Identity in the PSU Juried Student Exhibition
The Juried Student Exhibit takes place in the Karl Drerup Art Gallery at PSU every year. Students can submit work from all levels of art classes, as well as independent work. This year, two local artists judged the submissions. The exhibit will stay on display until April 13.
Students could submit a total of three different pieces of artwork. The jurors selected 37 pieces out of the 75 entries.
The visiting jurors of this year’s exhibition are local photographer, Maundy Mitchell, and PSU professor emerita of art, Annette Mitchell.
The jurors’ statement on the exhibit says, “The work is especially relevant to what is happening today. There were pieces that we found especially moving. It was a pleasure to see the excellent level of quality and the diversity that represents both art and non-art majors — the wide range of expression, sense of personal voice, and variety of media.”
Visiting jurors are asked to make the selections so that the choices are as fair as possible. The gallery looks for jurors who have experience making art and/or experience teaching art.
Maundy Mitchell’s photos have been published in magazines and online nationally and internationally. She has her own studio and enjoys giving people portraits that they love, whether they are a famous author in another country, or someone down the road in rural New Hampshire.
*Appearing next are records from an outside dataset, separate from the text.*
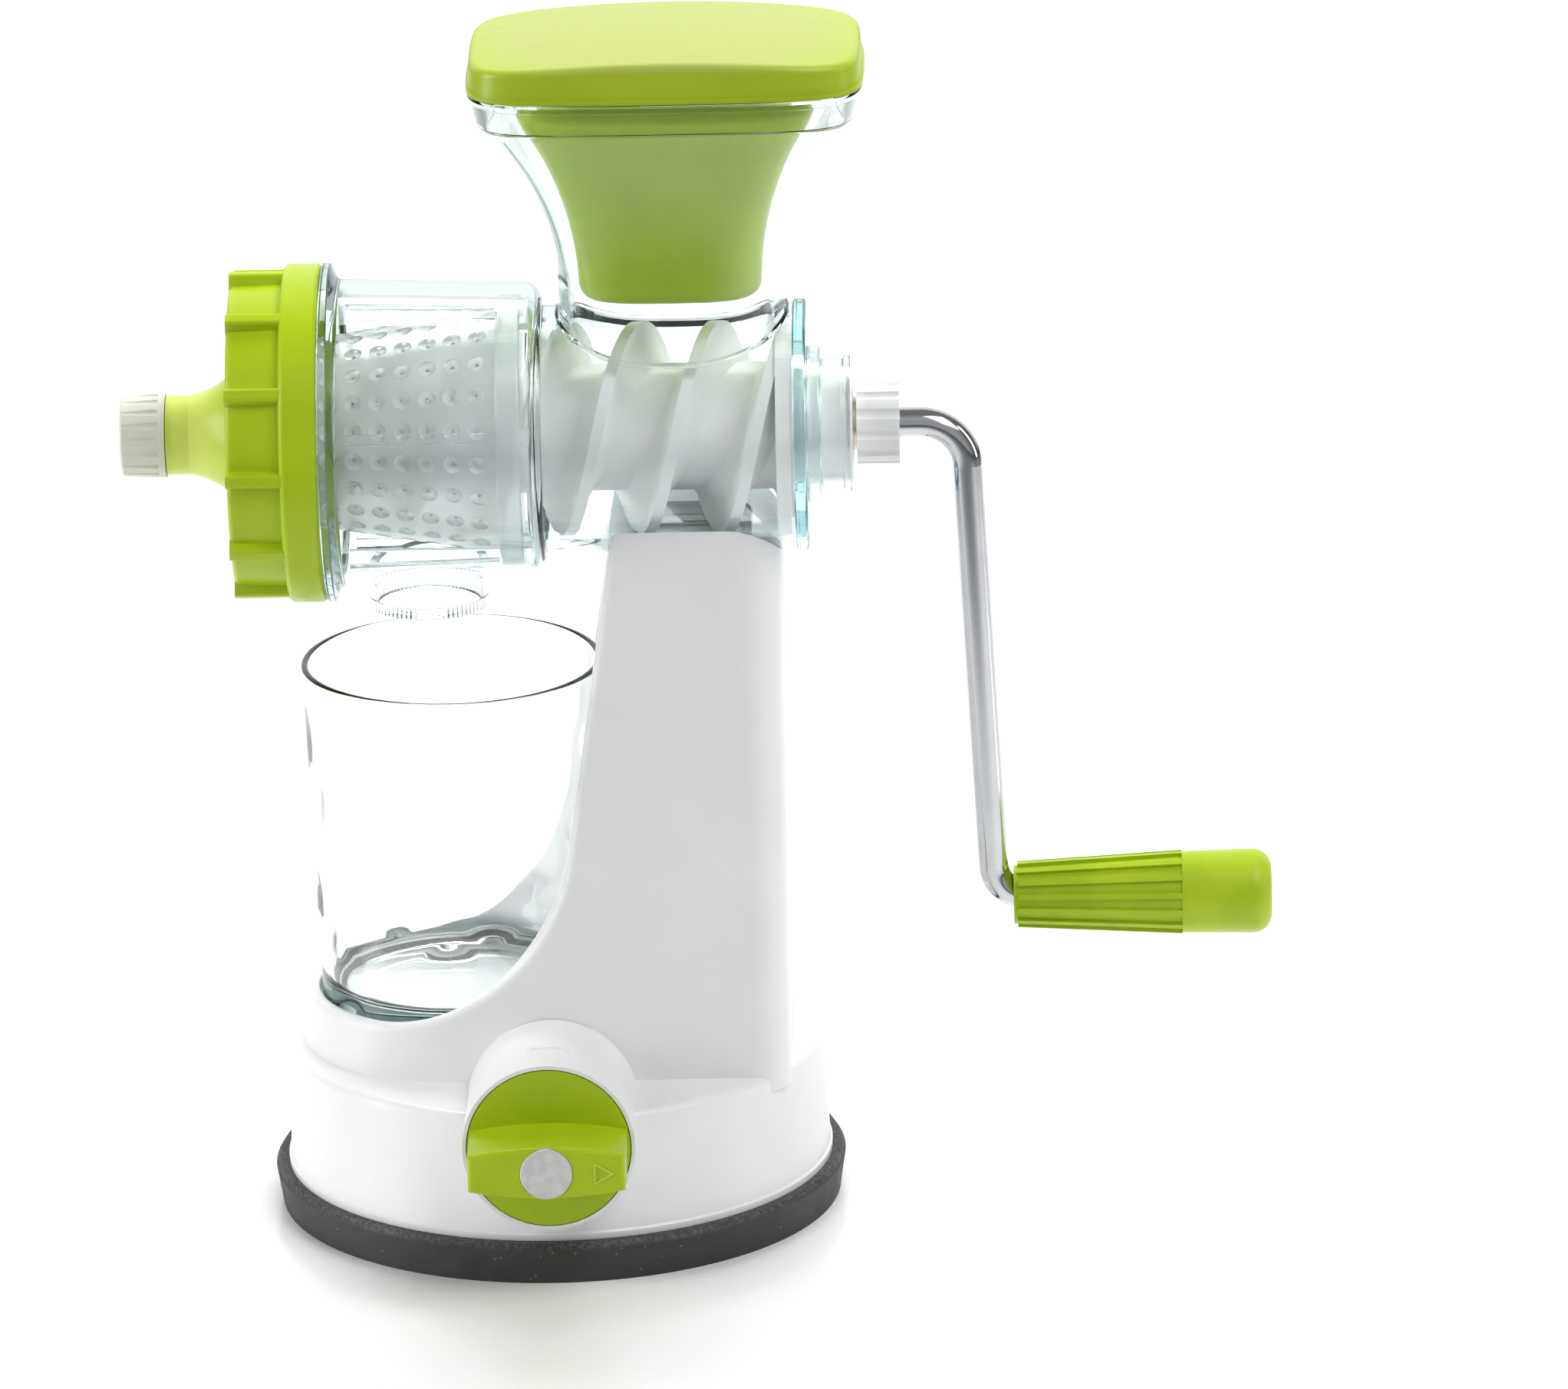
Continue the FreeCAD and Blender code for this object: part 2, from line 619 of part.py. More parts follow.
def make_suction_pad(document, s):
    """Rubber pad whose rim turns up around the skirt."""
    body = new_body(document, "suction_pad")
    lip = s.skirt_radius + s.pad_edge
    bottom = s.foot_radius - s.foot_taper
    profile = sketch(body, "XZ_Plane", [[
        (0, 0), (bottom, 0), (s.foot_radius, s.foot_height - s.pad_bevel_height),
        (s.foot_radius - s.pad_bevel, s.foot_height), (lip, s.foot_height), (lip, s.pad_thickness),
        (0, s.pad_thickness)]])
    spin(body, profile, "V_Axis")
    return body


def make_base_plate(document, s):
    """Plate that closes the skirt, with a raised hat that guides the stem."""
    body = new_body(document, "base_plate")
    rim = s.skirt_radius - s.shell_wall - s.plate_gap
    top = s.plate_height + s.plate_wall
    bore = s.stem_radius + s.running_gap
    inside = s.hat_radius - s.plate_wall
    hat = s.hat_top - s.plate_wall
    profile = sketch(body, "XZ_Plane", [[
        (bore, s.hat_top), (bore, hat - s.guide_length), (bore + s.guide_wall, hat - s.guide_length),
        (bore + s.guide_wall, hat), (inside, hat), (inside, s.plate_height), (rim, s.plate_height),
        (rim, top + s.plate_rim), (rim - s.plate_rim, top + s.plate_rim), (rim - s.plate_rim, top),
        (s.hat_radius, top), (s.hat_radius, s.hat_top)]])
    spin(body, profile, "V_Axis")
    hole = cut_tube(body, s.base_screw_radius + s.screw_gap, s.plate_wall + 2 * OVERCUT,
                    x=s.base_screw_circle * cosine(as_size(45)),
                    y=s.base_screw_circle * sine(as_size(45)), z=s.plate_height - OVERCUT)
    around(body, [hole], s.base_screw_count)
    return body


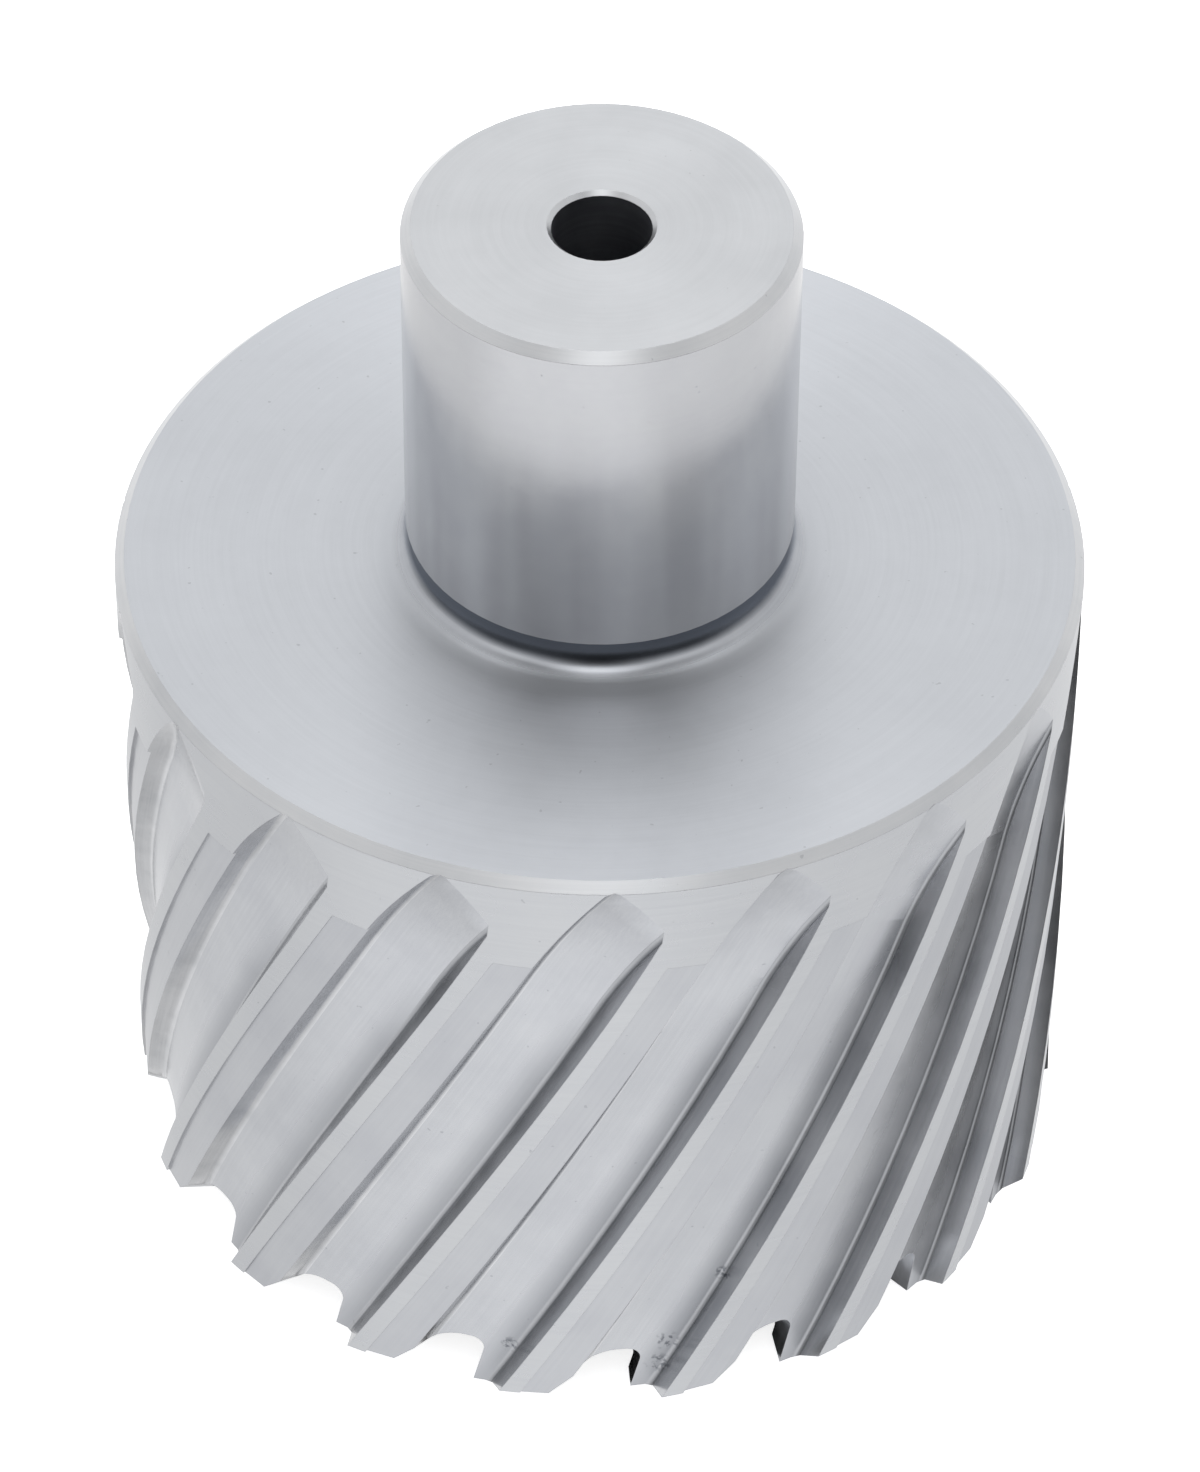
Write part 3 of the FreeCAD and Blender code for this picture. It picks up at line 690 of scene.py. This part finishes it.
# %% The walls of the tent
# One wall for every eighth of a turn: (height in degrees, brightness) as seen from the cutter.
TENT = {
    "front": (
        (-90, 0.5), (-76, 0.8), (-60, 1.1), (-42, 1.2), (-25, 1.15), (-12, 0.95), (-5, 0.35),
        (0, 0.06), (24, 0.03), (32, 0.15), (37, 0.7), (42, 1.6), (53, 1.6), (60, 1.1), (68, 0.85),
        (90, 0.6)),
    "front right": (
        (-90, 0.5), (-72, 0.75), (-58, 1.0), (-45, 1.1), (-25, 0.95), (-12, 0.5), (-3, 0.2),
        (4, 0.1), (10, 0.1), (19, 0.35), (26, 0.7), (33, 1.0), (42, 0.8), (50, 0.5), (60, 0.45),
        (75, 0.45), (90, 0.6)),
    "right": (
        (-90, 0.5), (-72, 0.7), (-55, 0.95), (-45, 1.0), (-30, 0.95), (-12, 0.8), (0, 0.55),
        (10, 0.6), (25, 0.8), (45, 0.75), (62, 0.6), (75, 0.6), (90, 0.6)),
    "back right": (
        (-90, 0.5), (-72, 0.7), (-55, 0.95), (-45, 1.0), (-20, 1.05), (0, 0.9), (20, 0.95),
        (45, 0.7), (58, 0.8), (66, 1.6), (80, 1.6), (90, 0.6)),
    "back": (
        (-90, 0.5), (-60, 0.9), (-45, 1.0), (-25, 1.2), (0, 1.2), (20, 1.1), (45, 1.05),
        (56, 1.3), (63, 2.8), (80, 2.8), (90, 0.6)),
    "back left": (
        (-90, 0.5), (-72, 0.65), (-58, 0.82), (-47, 0.9), (-20, 1.05), (0, 0.9), (20, 0.95),
        (45, 0.7), (58, 0.8), (66, 1.6), (80, 1.6), (90, 0.6)),
    "left": (
        (-90, 0.5), (-72, 0.65), (-58, 0.86), (-47, 0.97), (-30, 0.9), (-12, 0.62), (0, 0.42),
        (8, 0.47), (22, 0.85), (35, 0.85), (50, 0.75), (62, 0.6), (75, 0.6), (90, 0.6)),
    "front left": (
        (-90, 0.5), (-72, 0.75), (-58, 1.0), (-48, 1.15), (-25, 1.15), (-14, 0.75), (-6, 0.25),
        (4, 0.15), (10, 0.2), (19, 0.4), (26, 0.75), (33, 1.05), (42, 0.85), (50, 0.5), (60, 0.45),
        (75, 0.45), (90, 0.6)),
}
BRIGHTEST = 4.0     # the ramps hold shares of this, so their colours stay between 0 and 1
print("walls:", ", ".join(TENT))

# %% [markdown]
# ## Joining the walls
#
# Walls with hard sides would leave upright seams in the steel. So a wall's share of the light
# falls off to both sides as the squared cosine of twice the angle, and is gone at the middle of
# the next wall. The shares of two neighbours then add up to one, and no seam shows.

# %% Light
world = bpy.data.worlds.new("light_tent")
bpy.context.scene.world = world
world.use_nodes = True
out = add(world, "ShaderNodeTexCoord").outputs["Generated"]
level = add(world, "ShaderNodeVectorMath", {"operation": "MULTIPLY"}, _0=out, _1=(1, 1, 0))
level = add(world, "ShaderNodeVectorMath", {"operation": "NORMALIZE"}, _0=level.outputs[0])
height = add(world, "ShaderNodeSeparateXYZ", _0=out).outputs["Z"]
height = add(world, "ShaderNodeMath", {"operation": "ARCSINE"}, _0=height)
height = add(world, "ShaderNodeMapRange", _0=height.outputs[0], _1=-math.pi / 2, _2=math.pi / 2)
total = 0.0
for eighth, stops in enumerate(TENT.values()):
    turn = eighth * math.pi / 4
    facing = add(world, "ShaderNodeVectorMath", {"operation": "DOT_PRODUCT"},
                 _0=level.outputs[0], _1=(math.sin(turn), -math.cos(turn), 0))
    ahead = add(world, "ShaderNodeMath", {"operation": "MAXIMUM"},
                _0=facing.outputs["Value"], _1=0.0)
    squared = add(world, "ShaderNodeMath", {"operation": "MULTIPLY"},
                  _0=ahead.outputs[0], _1=ahead.outputs[0])
    double = add(world, "ShaderNodeMath", {"operation": "MULTIPLY_ADD", "use_clamp": True},
                 _0=squared.outputs[0], _1=2.0, _2=-1.0)
    share = add(world, "ShaderNodeMath", {"operation": "POWER"}, _0=double.outputs[0], _1=2.0)
    wall = add(world, "ShaderNodeValToRGB", _0=height.outputs[0])
    ramp = wall.color_ramp
    while len(ramp.elements) < len(stops):
        ramp.elements.new(0.5)
    for stop, (degrees, value) in zip(ramp.elements, stops):
        stop.position = (degrees + 90) / 180
        stop.color = [value / BRIGHTEST] * 3 + [1.0]
    total = add(world, "ShaderNodeMath", {"operation": "MULTIPLY_ADD"},
                _0=wall.outputs["Color"], _1=share.outputs[0], _2=total).outputs[0]
tent = add(world, "ShaderNodeMath", {"operation": "MULTIPLY"}, _0=total, _1=BRIGHTEST)
looked_at = add(world, "ShaderNodeLightPath").outputs["Is Camera Ray"]
strength = add(world, "ShaderNodeMix", _0=looked_at, _2=tent.outputs[0], _3=1.0)
fill(world, world.node_tree.nodes["Background"], Color=linear("#ffffff"),
     Strength=strength.outputs[0])
bpy.context.scene.view_settings.view_transform = "Standard"
print("tent nodes:", len(world.node_tree.nodes))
Annette Mitchell published a book and DVD titled “Foam Is Where The Art Is — New Ways To Print.” She explored and developed a block-printing medium and is still creating her own work.
There are four levels of instruction that students could submit from, ranging from A through D. The levels align with beginner to advanced art classes.
The fifth level, level E, is open to student work made outside of classes at any level. This year’s show had the largest of level E submissions so far.
“This year, there were many pieces that explored the idea of identity,” said Cynthia Robinson, gallery director.
“We have an amazing video piece and a sound piece. We also have two ways to interact with the exhibit, designed by art history students. One interactive [component] is about adding comments about artworks, and the other invites visitors to use modeling clay to create their own expression of identity.”
Robinson said that it’s hard to describe why jurors select a piece. Overall, they look for appropriate quality, interesting attitudes and concepts explored, creativity, and good presentation.
Julia Mosso, a junior art major at PSU, submits pieces to the show every year. This year all of her submissions were put in the exhibit.
“I wasn’t very confident, since they were old pieces that I have just been staring at for a year,” she said. “It is nice to see how cohesive everything is and to feel like my work is being reinforced.”
Robinson said that the exhibit is a great opportunity for students to share their work beyond the classroom or studio.
“Part of art making is communicating meaning, and it is important to experience sharing work in a professional gallery, where it stands on its own,” she said, “a brave but important practice to learn.”
The exhibition is a chance for students to experience the art world and learn what it is like to create something that others can connect with. They also learn how to deal with rejection, something with which all artists must become familiar.
Visitors can stop by the Karl Drerup Gallery and participate in the exhibit. They can leave feedback on note tags provided at the door, and tie the cards to the rope running beneath the art pieces.
Visitors are encouraged to let the gallery and the artists know what they think about the work, show the artists that their effort is being acknowl- edged, and that it leaves an impact.